Restate the opening lines of the material below word for word, stopping after the line that contains "# The origin".
▼▼▼
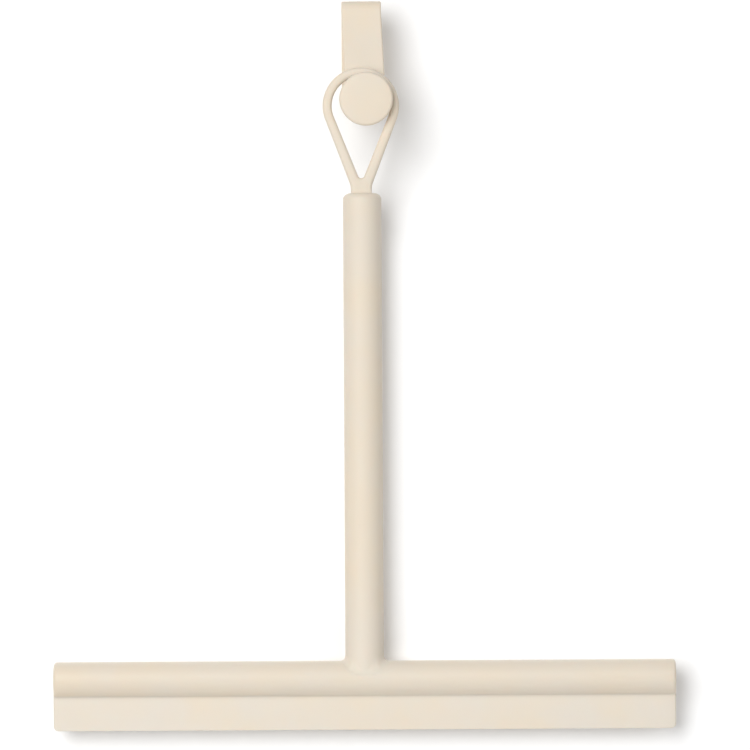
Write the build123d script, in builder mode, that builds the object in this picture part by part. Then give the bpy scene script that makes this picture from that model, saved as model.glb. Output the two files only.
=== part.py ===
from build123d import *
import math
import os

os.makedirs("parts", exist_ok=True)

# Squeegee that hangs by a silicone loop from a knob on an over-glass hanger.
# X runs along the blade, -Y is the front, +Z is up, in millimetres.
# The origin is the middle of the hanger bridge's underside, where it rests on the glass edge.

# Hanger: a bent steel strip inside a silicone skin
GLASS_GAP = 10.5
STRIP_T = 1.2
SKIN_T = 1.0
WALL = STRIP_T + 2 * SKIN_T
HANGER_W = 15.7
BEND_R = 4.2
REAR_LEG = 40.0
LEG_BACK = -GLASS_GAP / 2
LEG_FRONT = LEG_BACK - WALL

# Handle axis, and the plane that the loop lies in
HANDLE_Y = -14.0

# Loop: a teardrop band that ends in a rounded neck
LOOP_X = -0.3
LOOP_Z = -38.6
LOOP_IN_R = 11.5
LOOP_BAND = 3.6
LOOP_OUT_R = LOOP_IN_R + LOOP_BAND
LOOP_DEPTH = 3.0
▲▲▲
* Written reply *
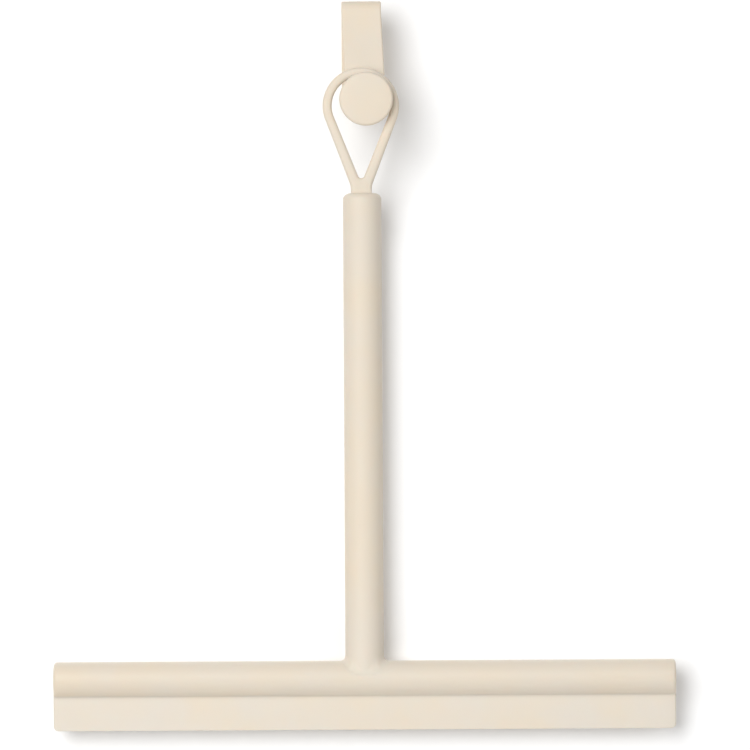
Write the build123d script, in builder mode, that builds the object in this picture part by part. Then give the bpy scene script that makes this picture from that model, saved as model.glb. Output the two files only.
=== part.py ===
from build123d import *
import math
import os

os.makedirs("parts", exist_ok=True)

# Squeegee that hangs by a silicone loop from a knob on an over-glass hanger.
# X runs along the blade, -Y is the front, +Z is up, in millimetres.
# The origin is the middle of the hanger bridge's underside, where it rests on the glass edge.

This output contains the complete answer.